Venkat Guruswami: Improved Bounds for Perfect Hashing

Thursday, May 17, 2018 - 4:30pm to 5:30pm
Venkat Guruswami

A code C over alphabet {1,2,...,k} of length n is said to be a k-hash code if every k distinct elements of C have a coordinate where they all differ. Understanding the largest possible rate (in bits), defined as (log_2 |C|)/n, of a k-hash code is a classical problem. It arises in two equivalent contexts: (i)  the smallest size possible for a perfect hash family that maps a universe of prescribed size into {1,2,...,k}, and (ii) the zero-error capacity for decoding with lists of size less than k for a certain combinatorial channel.

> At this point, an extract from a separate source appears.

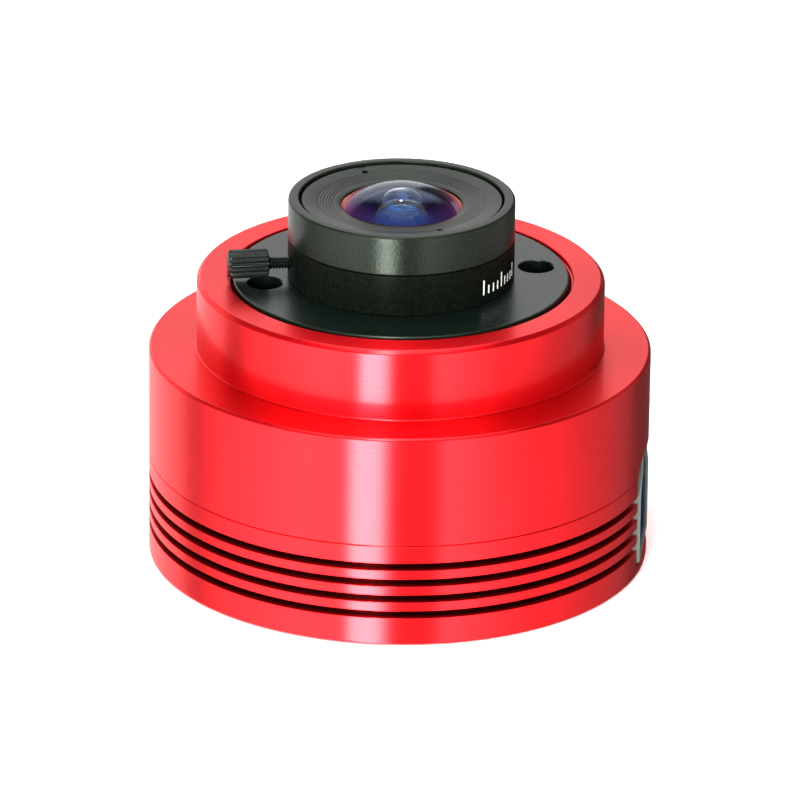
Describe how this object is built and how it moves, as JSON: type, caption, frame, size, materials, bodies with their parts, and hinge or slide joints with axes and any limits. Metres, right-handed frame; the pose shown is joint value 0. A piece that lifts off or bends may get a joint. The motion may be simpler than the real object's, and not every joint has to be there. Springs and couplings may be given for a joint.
{
  "type": "cooled astronomy camera",
  "caption": "Round finned red camera body with a stepped threaded nose, an adapter plate and a small wide-angle lens with focus ring and lock screw.",
  "frame": {"origin": "centre of the flat base", "axes": "+Z along the optical axis from the base towards the lens; +X to the side with the USB socket; the lock screw points to -X"},
  "size_m": [0.0622, 0.062, 0.0478],
  "materials": {
    "red_anodised": "gloss red anodising",
    "black_anodised": "satin black anodising",
    "satin_black": "fine satin black anodising",
    "steel": "stainless",
    "brass": "bright, gold plated on contacts",
    "copper": "copper, bare",
    "bare_aluminium": "bare, machined",
    "coated_glass": "optical glass with a blue and magenta coating",
    "clear_glass": "optical glass, clear",
    "blue_plastic": "moulded, blue",
    "black_plastic": "moulded, black",
    "nylon": "natural nylon",
    "rubber": "black silicone",
    "foam": "closed-cell foam",
    "ceramic": "alumina, white",
    "circuit_board": "glass-epoxy board with solder mask",
    "thermal_pad": "soft gap filler",
    "polyimide": "polyimide ribbon",
    "silicon": "polished silicon",
    "cooler_elements": "pellets and their solder"
  },
  "bodies": {
    "root": {"rear_housing": "red_anodised", "front_housing": "red_anodised", "tripod_insert": "steel", "lens_adapter": "black_anodised", "window_seal": "rubber", "protective_window": "clear_glass", "window_retainer": "black_anodised", "lens_base": "black_anodised", "guide_pin": "steel", "usb_shell": "steel", "usb_insert": "blue_plastic", "guide_jack": "black_plastic", "guide_contacts": "brass", "power_jack": "black_plastic", "power_pin": "brass", "sensor_board": "circuit_board", "sensor_package": "ceramic", "sensor_die": "silicon", "sensor_glass": "clear_glass", "chamber_gasket": "foam", "cold_finger": "copper", "cooler_cold_plate": "ceramic", "cooler_pellets": "cooler_elements", "cooler_hot_plate": "ceramic", "insulating_ring": "foam", "heat_spreader": "bare_aluminium", "main_board": "circuit_board", "processor_chip": "black_plastic", "memory_chip": "black_plastic", "usb_chip": "black_plastic", "inductor": "foam", "thermal_pad": "thermal_pad", "main_flex_socket": "black_plastic", "sensor_flex_socket": "black_plastic", "flex_cable": "polyimide", "housing_screw_1": "steel", "housing_screw_2": "steel", "housing_screw_3": "steel", "housing_screw_4": "steel", "sensor_spacer_1": "brass", "sensor_screw_1": "steel", "board_screw_1": "steel", "sensor_spacer_2": "brass", "sensor_screw_2": "steel", "board_screw_2": "steel", "sensor_spacer_3": "brass", "sensor_screw_3": "steel", "board_screw_3": "steel"},
    "optical_cell": {"optical_cell": "black_anodised", "cell_clip": "steel", "front_retainer": "black_anodised", "front_meniscus": "coated_glass", "second_element": "clear_glass", "lens_spacer_ring": "bare_aluminium", "rear_doublet": "clear_glass", "rear_retainer": "black_anodised"},
    "focus_ring": {"focus_ring": "satin_black"},
    "lock_pad": {"lock_pad": "nylon"},
    "lock_screw": {"lock_screw": "black_anodised"}
  },
  "joints": [
    {"name": "focus_travel", "type": "slide", "parent": "root", "child": "optical_cell", "axis": [0, 0, 1], "range_m": [0, 0.00091666]},
    {"name": "focus_turn", "type": "hinge", "parent": "optical_cell", "child": "focus_ring", "pos_m": [0, 0, 0.0435], "axis": [0, 0, 1], "range_deg": [0, 330]},
    {"name": "lock_travel", "type": "slide", "parent": "root", "child": "lock_pad", "axis": [-0.9925, -0.1219, 0], "range_m": [0, 0.00052499]},
    {"name": "lock_turn", "type": "hinge", "parent": "lock_pad", "child": "lock_screw", "pos_m": [0, 0, 0.0382], "axis": [-0.9925, -0.1219, 0], "range_deg": [0, 540]}
  ],
  "couplings": [
    {"joint": "focus_turn", "follows": "focus_travel", "rad_per_m": 6283.2},
    {"joint": "lock_turn", "follows": "lock_travel", "rad_per_m": 17952}
  ]
}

A general upper bound of k!/k^{k-1} on the rate of a k-hash code (in the limit of large n) was obtained by Fredman and Komlos in 1984 for any k \ge 4. Arikan (1994) improved the bound for k=4 (from 0.375) to 0.3512. For k > 4, however, the original Fredman-Komlos bound has remained the best known. 

In this talk, I’ll describe two recent works making progress on these bounds. The first (joint with Marco Dalai and Jaikumar Radhakrishnan) improves the rate upper bound to 6/19 < 0.3158 for k=4. The second (with Andrii Riazanov) gives the first improvement over the Fredman-Komlos bound for every k \ge 5.

Our approach is based on a careful combination of the Plotkin-type bounds in coding theory and Hansel's lemma for covering the complete graph by bipartite graphs.